The five-page decision is LR5-A Limited Partnership v. Meadow Creek, LLC, et al., Lawyers Weekly No. 12-348-07.
Cautionary note
Richard E. Briansky of Boston, who represented the borrower, said the decision provides a cautionary note to lenders that a broad, general release will not necessarily be enough to waive or release a usury claim.
"Lenders should anticipate that the court will impose a higher level of scrutiny when reviewing a waiver or release of a usury claim to make sure that the waiver or release is not merely an attempt to avoid the statutory protections set forth in the usury statute," he said.
Accordingly, Briansky advised lenders to consider including provisions to remedy any original usury violation. "These may include purging the usurious taint or providing new independent consideration in exchange for the release," he said.
Boston attorney David H. Rich, who represented the lender, warned that the decision could potentially chill commercial lenders' willingness to forbear under the terms of loan agreements with borrowers in default.
"In this instance, we have a situation where a borrower is admittedly in default, is represented by counsel, and, on two occasions, negotiated and executed forbearance agreements containing full and complete releases," he said. "I suspect that commercial lenders will be less inclined to engage in workout negotiations where apparently a party releasing all claims may not mean that they're releasing all claims."

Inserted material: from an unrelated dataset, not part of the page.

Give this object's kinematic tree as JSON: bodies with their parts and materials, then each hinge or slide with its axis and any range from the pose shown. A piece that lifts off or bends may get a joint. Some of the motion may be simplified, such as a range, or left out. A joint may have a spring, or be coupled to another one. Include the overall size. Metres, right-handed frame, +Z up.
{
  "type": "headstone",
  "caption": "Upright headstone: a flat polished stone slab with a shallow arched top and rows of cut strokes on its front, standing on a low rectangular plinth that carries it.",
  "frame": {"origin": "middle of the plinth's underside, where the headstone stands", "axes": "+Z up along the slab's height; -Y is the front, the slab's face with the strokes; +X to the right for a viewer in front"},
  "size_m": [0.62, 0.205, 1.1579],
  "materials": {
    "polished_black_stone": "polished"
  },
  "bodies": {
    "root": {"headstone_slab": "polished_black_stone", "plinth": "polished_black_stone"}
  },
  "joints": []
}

Rich also noted that this was not a situation where the borrower was asked to give a release at the beginning of the loan.

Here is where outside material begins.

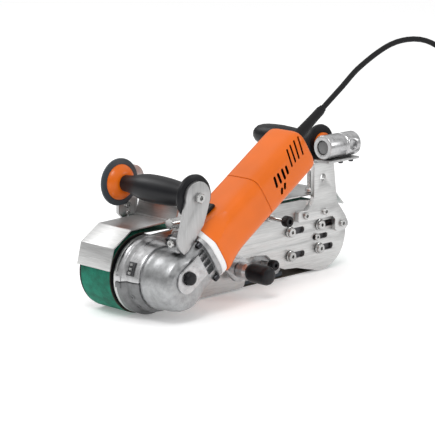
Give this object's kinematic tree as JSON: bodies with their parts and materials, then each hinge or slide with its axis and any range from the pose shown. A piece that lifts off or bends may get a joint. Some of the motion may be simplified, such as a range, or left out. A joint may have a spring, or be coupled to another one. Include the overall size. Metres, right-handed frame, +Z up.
{
  "type": "handheld belt grinder",
  "caption": "Handheld belt grinder: angle-grinder motor and gear head drive an abrasive belt round two rollers beside a slotted side plate, with front and rear handles.",
  "frame": {"origin": "middle of the footprint of the tool, on the surface it stands on, without the mains lead", "axes": "+X from the drive wheel towards the tension roller, -Y the motor side, +Z up"},
  "size_m": [0.684, 0.2503, 0.2914],
  "materials": {
    "stainless": "fine brushed grain",
    "cast": "sand cast, lightly polished",
    "steel": "turned",
    "dark_steel": "blackened",
    "orange": "satin moulded",
    "black": "fine moulded grain",
    "rubber": "matte",
    "abrasive": "coated abrasive cloth",
    "graphite": "smooth",
    "silver": "machined",
    "copper": "varnished winding"
  },
  "bodies": {
    "frame": {"near_side_plate": "stainless", "hub_clamp_upper": "cast", "hub_clamp_lower": "cast", "gear_head": "cast", "gear_head_cover": "silver", "head_screw_1": "dark_steel", "head_screw_2": "dark_steel", "head_screw_3": "dark_steel", "head_screw_4": "dark_steel", "gear_collar": "silver", "motor_housing_front": "orange", "motor_housing_rear": "orange", "field_core": "dark_steel", "platen_block": "cast", "platen_pad": "graphite", "belt_cover_plate": "stainless", "front_guard": "stainless", "rear_guard": "stainless", "near_handle_bracket": "stainless", "bracket_lug": "cast", "bracket_bolt": "steel", "far_handle_bracket": "stainless", "handle_bridge": "stainless", "front_grip": "black", "front_cone": "orange", "front_end_flange": "graphite", "handle_bolt": "steel", "rear_upright": "stainless", "clamp_strip": "stainless", "rear_clamp": "steel", "abrasive_belt": "abrasive", "cord_boot": "rubber", "mains_cord": "rubber", "cord_coil": "rubber", "mains_plug": "black", "lever_pivot": "steel"},
    "drive": {"output_spindle": "steel", "crown_gear": "dark_steel", "drive_wheel": "cast", "drive_wheel_tyre": "rubber"},
    "rotor": {"armature": "copper", "cooling_fan": "black", "pinion_gear": "steel"},
    "carriage": {"tension_carriage": "stainless", "idler_axle": "steel", "carriage_screw_1": "steel", "carriage_screw_2": "steel", "carriage_screw_3": "steel", "carriage_screw_4": "steel", "tracking_screw": "steel"},
    "idler": {"idler_roller": "cast"},
    "lever": {"tension_lever": "cast", "lever_grip": "black"},
    "lock_button": {"spindle_lock_button": "black"},
    "switch": {"slide_switch": "black"},
    "rear_handle": {"rear_handle_ring": "orange", "rear_grip": "black", "clamp_rod": "dark_steel"},
    "upper_knob": {"upper_lock_knob": "black"},
    "lower_knob": {"lower_lock_knob": "black"}
  },
  "joints": [
    {"name": "drive_spin", "type": "hinge", "parent": "frame", "child": "drive", "pos_m": [-0.14875, 0.0125, 0.047], "axis": [0, 1, 0], "continuous": true},
    {"name": "rotor_spin", "type": "hinge", "parent": "frame", "child": "rotor", "pos_m": [-0.14875, -0.0655, 0.047], "axis": [0.8368, 0, 0.5476], "continuous": true},
    {"name": "carriage_slide", "type": "slide", "parent": "frame", "child": "carriage", "axis": [1, 0, 0], "range_m": [-0.003, 0.008], "deforming": ["abrasive_belt"]},
    {"name": "idler_spin", "type": "hinge", "parent": "carriage", "child": "idler", "pos_m": [0.15025, 0.0125, 0.044], "axis": [0, 1, 0], "continuous": true},
    {"name": "lever_turn", "type": "hinge", "parent": "frame", "child": "lever", "pos_m": [-0.04275, -0.0305, 0.058], "axis": [0, 1, 0], "range_deg": [-40.5, 15.5]},
    {"name": "lock_button_press", "type": "slide", "parent": "frame", "child": "lock_button", "axis": [0, 1, 0], "range_m": [0, 0.003], "stiffness_N_per_m": 900, "springref_m": -0.002},
    {"name": "switch_slide", "type": "slide", "parent": "frame", "child": "switch", "axis": [0.8368, 0, 0.5476], "range_m": [0, 0.005]},
    {"name": "rear_handle_swing", "type": "hinge", "parent": "frame", "child": "rear_handle", "pos_m": [0.15125, -0.0325, 0.1595], "axis": [1, 0, 0], "range_deg": [-8, 60]},
    {"name": "upper_knob_turn", "type": "hinge", "parent": "frame", "child": "upper_knob", "pos_m": [0.05425, -0.0215, 0.0825], "axis": [0, 1, 0], "range_deg": [-180, 180]},
    {"name": "lower_knob_turn", "type": "hinge", "parent": "frame", "child": "lower_knob", "pos_m": [0.04725, -0.0175, 0.027], "axis": [0, 1, 0], "range_deg": [-180, 180]}
  ],
  "couplings": [
    {"joint": "rotor_spin", "follows": "drive_spin", "ratio": -3},
    {"joint": "idler_spin", "follows": "drive_spin", "ratio": 1.0694},
    {"joint": "lever_turn", "follows": "carriage_slide", "rad_per_m": -87.2}
  ]
}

"That would be no good," said Rich. "But in a forbearance agreement where the loan has accrued, courts [in other jurisdictions] have all determined that these kinds of releases are valid and entitled to be enforced according to their terms, including by releasing previously alleged claims."

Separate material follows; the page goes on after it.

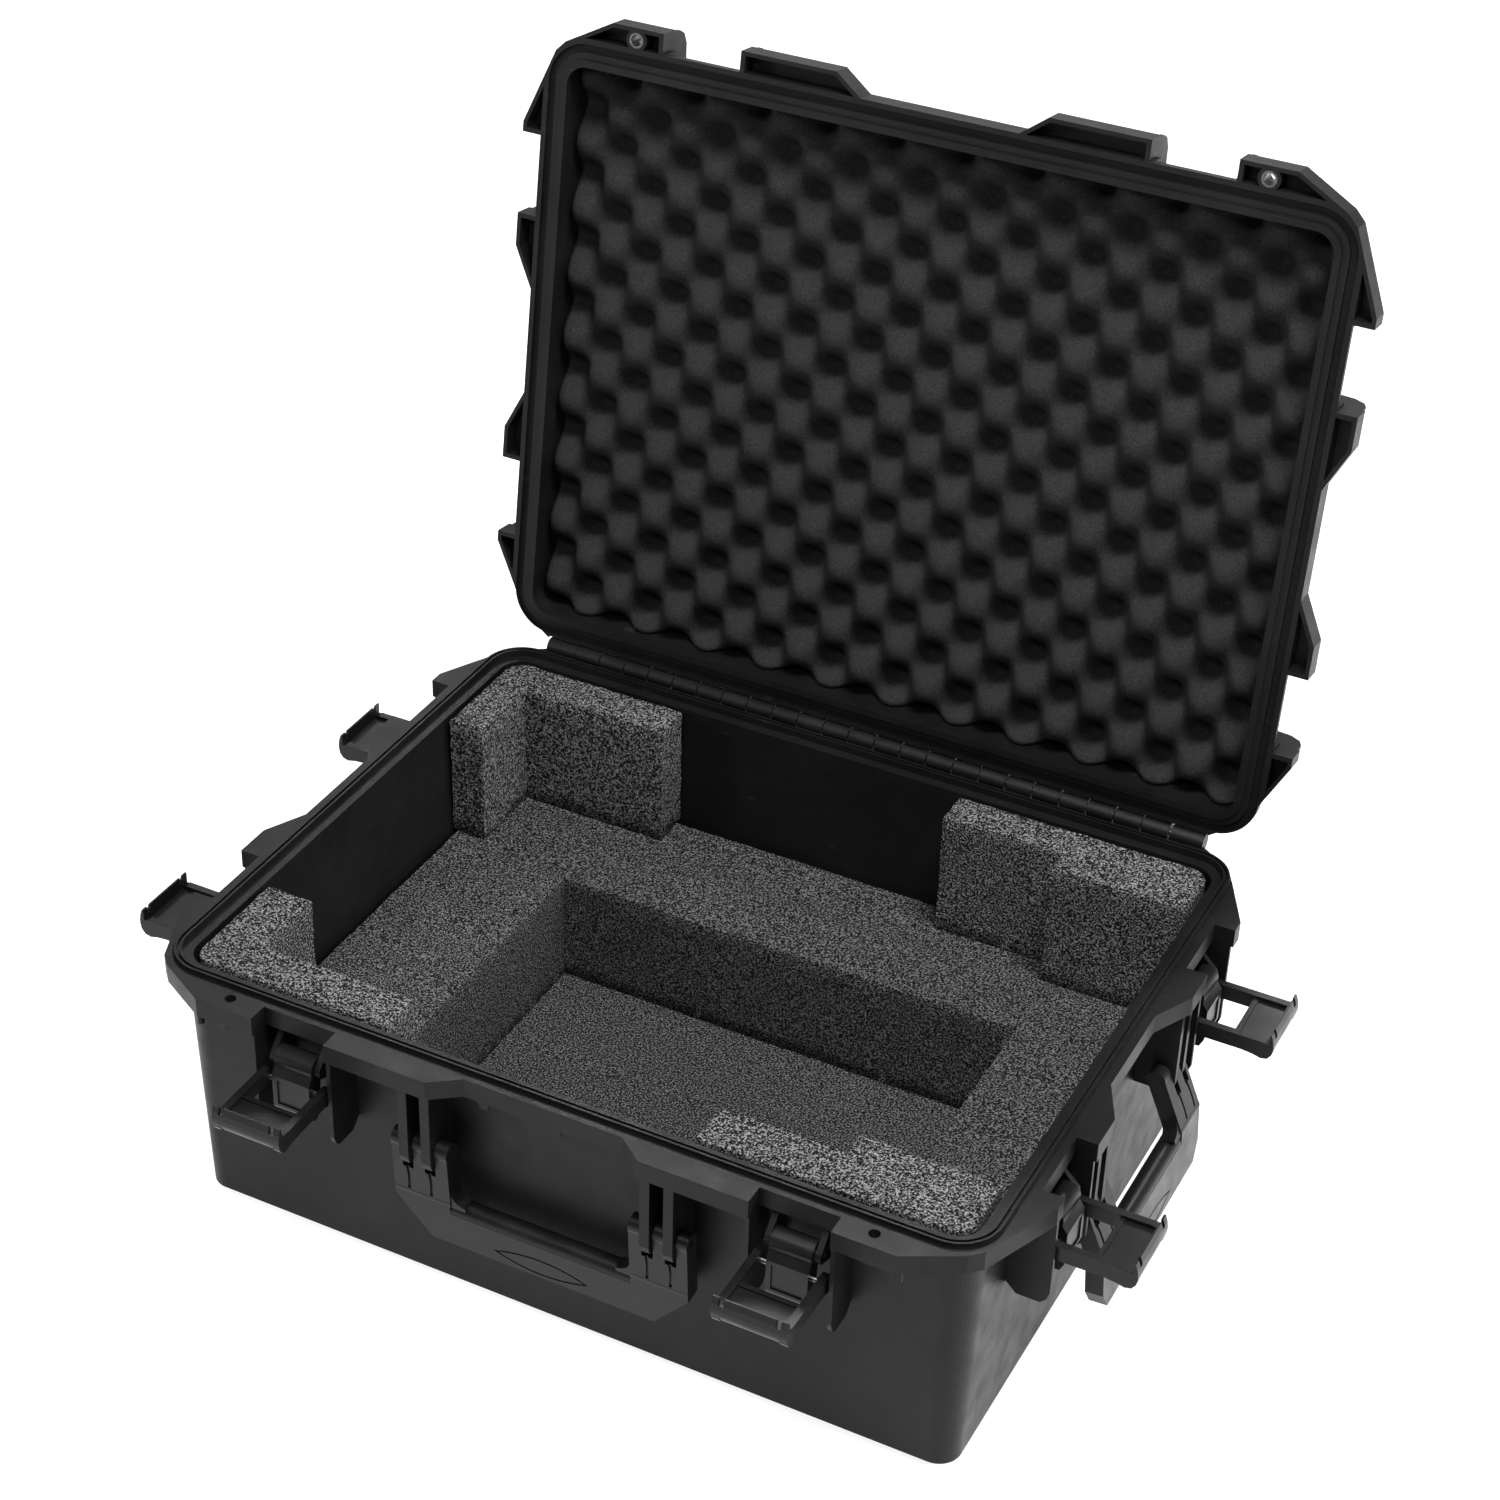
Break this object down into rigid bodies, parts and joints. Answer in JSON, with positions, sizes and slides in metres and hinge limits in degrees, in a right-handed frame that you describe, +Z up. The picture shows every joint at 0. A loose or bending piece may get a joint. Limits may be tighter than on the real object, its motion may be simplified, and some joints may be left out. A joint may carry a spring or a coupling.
{
  "type": "hard equipment case",
  "caption": "Deep hard plastic equipment case standing open, with a hinged lid, claw latches, swing handles and grey foam inserts.",
  "frame": {"origin": "middle of the flat underside of the base", "axes": "+Z up; -Y towards the front with two latches and the front handle; +Y towards the lid hinge; +X to the right seen from the front"},
  "size_m": [0.753, 0.6679, 0.6976],
  "materials": {
    "case_plastic": "textured",
    "latch_plastic": "satin",
    "steel": "brushed",
    "seal_rubber": "matt",
    "foam": "open-cell foam"
  },
  "bodies": {
    "base": {"base_shell": "case_plastic", "hinge_pin": "steel", "floor_foam": "foam", "pocket_foam": "foam", "corner_foam_back_left": "foam", "corner_foam_back_right": "foam", "corner_foam_front_left": "foam", "corner_foam_front_right": "foam", "handle_pins_front": "steel", "handle_pins_right": "steel", "handle_pins_left": "steel", "lever_pin_front_left": "steel", "lever_pin_front_right": "steel", "lever_pin_right_front": "steel", "lever_pin_right_back": "steel", "lever_pin_left_front": "steel", "lever_pin_left_back": "steel"},
    "lid": {"lid_shell": "case_plastic", "gasket_seal": "seal_rubber", "padlock_eyelets": "steel", "lid_foam": "foam"},
    "handle_front": {"handle_front": "latch_plastic"},
    "handle_right": {"handle_right": "latch_plastic"},
    "handle_left": {"handle_left": "latch_plastic"},
    "latch_lever_front_left": {"latch_lever_front_left": "latch_plastic", "claw_pin_front_left": "steel"},
    "latch_claw_front_left": {"latch_claw_front_left": "latch_plastic"},
    "latch_lever_front_right": {"latch_lever_front_right": "latch_plastic", "claw_pin_front_right": "steel"},
    "latch_claw_front_right": {"latch_claw_front_right": "latch_plastic"},
    "latch_lever_right_front": {"latch_lever_right_front": "latch_plastic", "claw_pin_right_front": "steel"},
    "latch_claw_right_front": {"latch_claw_right_front": "latch_plastic"},
    "latch_lever_right_back": {"latch_lever_right_back": "latch_plastic", "claw_pin_right_back": "steel"},
    "latch_claw_right_back": {"latch_claw_right_back": "latch_plastic"},
    "latch_lever_left_front": {"latch_lever_left_front": "latch_plastic", "claw_pin_left_front": "steel"},
    "latch_claw_left_front": {"latch_claw_left_front": "latch_plastic"},
    "latch_lever_left_back": {"latch_lever_left_back": "latch_plastic", "claw_pin_left_back": "steel"},
    "latch_claw_left_back": {"latch_claw_left_back": "latch_plastic"}
  },
  "joints": [
    {"name": "lid_hinge", "type": "hinge", "parent": "base", "child": "lid", "pos_m": [0, 0.241, 0.212], "axis": [1, 0, 0], "range_deg": [0, 98.3]},
    {"name": "handle_front_swing", "type": "hinge", "parent": "base", "child": "handle_front", "pos_m": [0, -0.239, 0.1445], "axis": [-1, 0, 0], "range_deg": [0, 100]},
    {"name": "handle_right_swing", "type": "hinge", "parent": "base", "child": "handle_right", "pos_m": [0.3115, 0, 0.1445], "axis": [0, -1, 0], "range_deg": [-21, 77]},
    {"name": "handle_left_swing", "type": "hinge", "parent": "base", "child": "handle_left", "pos_m": [-0.3115, 0, 0.1445], "axis": [0, 1, 0], "range_deg": [-21, 77]},
    {"name": "latch_lever_front_left_swing", "type": "hinge", "parent": "base", "child": "latch_lever_front_left", "pos_m": [-0.183, -0.24, 0.177], "axis": [1, 0, 0], "range_deg": [-90, 0]},
    {"name": "latch_claw_front_left_swing", "type": "hinge", "parent": "latch_lever_front_left", "child": "latch_claw_front_left", "pos_m": [-0.183, -0.246, 0.1605], "axis": [-1, 0, 0], "range_deg": [0, 90]},
    {"name": "latch_lever_front_right_swing", "type": "hinge", "parent": "base", "child": "latch_lever_front_right", "pos_m": [0.183, -0.24, 0.177], "axis": [1, 0, 0], "range_deg": [-90, 0]},
    {"name": "latch_claw_front_right_swing", "type": "hinge", "parent": "latch_lever_front_right", "child": "latch_claw_front_right", "pos_m": [0.183, -0.246, 0.1605], "axis": [-1, 0, 0], "range_deg": [0, 90]},
    {"name": "latch_lever_right_front_swing", "type": "hinge", "parent": "base", "child": "latch_lever_right_front", "pos_m": [0.3125, -0.127, 0.177], "axis": [0, 1, 0], "range_deg": [-90, 0]},
    {"name": "latch_claw_right_front_swing", "type": "hinge", "parent": "latch_lever_right_front", "child": "latch_claw_right_front", "pos_m": [0.3185, -0.127, 0.1605], "axis": [0, -1, 0], "range_deg": [0, 90]},
    {"name": "latch_lever_right_back_swing", "type": "hinge", "parent": "base", "child": "latch_lever_right_back", "pos_m": [0.3125, 0.127, 0.177], "axis": [0, 1, 0], "range_deg": [-90, 0]},
    {"name": "latch_claw_right_back_swing", "type": "hinge", "parent": "latch_lever_right_back", "child": "latch_claw_right_back", "pos_m": [0.3185, 0.127, 0.1605], "axis": [0, -1, 0], "range_deg": [0, 90]},
    {"name": "latch_lever_left_front_swing", "type": "hinge", "parent": "base", "child": "latch_lever_left_front", "pos_m": [-0.3125, -0.127, 0.177], "axis": [0, -1, 0], "range_deg": [-90, 0]},
    {"name": "latch_claw_left_front_swing", "type": "hinge", "parent": "latch_lever_left_front", "child": "latch_claw_left_front", "pos_m": [-0.3185, -0.127, 0.1605], "axis": [0, 1, 0], "range_deg": [0, 90]},
    {"name": "latch_lever_left_back_swing", "type": "hinge", "parent": "base", "child": "latch_lever_left_back", "pos_m": [-0.3125, 0.127, 0.177], "axis": [0, -1, 0], "range_deg": [-90, 0]},
    {"name": "latch_claw_left_back_swing", "type": "hinge", "parent": "latch_lever_left_back", "child": "latch_claw_left_back", "pos_m": [-0.3185, 0.127, 0.1605], "axis": [0, 1, 0], "range_deg": [0, 90]}
  ]
}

Finally, Rich emphasized that his client intended to proceed with the litigation, which was initiated by his client's attempt to enjoin the borrower from interfering with its efforts to foreclose, adding that there had been no factual determination that the original loan had, in fact, violated the usury statute.
Release language
A commercial lender called Realty Financial Services, referred to in court documents as "LR5-A Group," issued a series of loans to Meadow Creek LLC, a real estate developer, for a project in Dracut.
Unspecified problems occurred that caused the borrower to default on the loans, which necessitated additional financing and foreclosure activities.
On Feb. 13, 2003, and again on Feb. 17, 2006, the parties executed forbearance agreements in connection with the additional financing.
Each agreement included language purporting to release the lender from any and all prior obligations and defaults.
Disputes between the two parties ultimately resulted in Superior Court litigation when the lender sought to enjoin the borrower from interfering with its right to foreclose.
Meanwhile, the borrower filed a counterclaim alleging that the terms of the loan — which carried a 21 percent per annum interest rate, compounding monthly based on the balance on the principal — violated the state criminal usury statute, G.L. c. 271, Sect. 49.
The lender, however, maintained that any such claim was barred by the release language in the forbearance agreement.
Policy interests
Van Gestel rejected the lender's argument that the releases — executed by two commercial entities represented by counsel — included claims under the usury law.
According to the lender, if the court were to rule otherwise, no lawsuit alleging such a violation would ever settle, since the releases would be subject to collateral attack as being against public policy.
But van Gestel looked to the Supreme Judicial Court's 1980 decision in Begelfer v. Najarian, which held that the usury statute was a clear statement of Massachusetts policy that was a "matter of grave legislative concern."
Because the usury statute was effectively entrenched in public policy, it could not be subject to an ordinary release or waiver, van Gestel ruled.
Nonetheless, the judge emphasized that the borrower would not necessarily prevail on the usury issue itself, since there had been no factual determination as to whether the lender had protected itself from liability under the statute by filing the necessary notices with the state attorney general, or whether all the circumstances surrounding the loan did in fact amount to usury.
"What remains with regard to the other grounds promoting the release language or attacking it, are all too factually intensive to be resolved on the present motions," said van Gestel, granting a partial summary judgment to the borrower.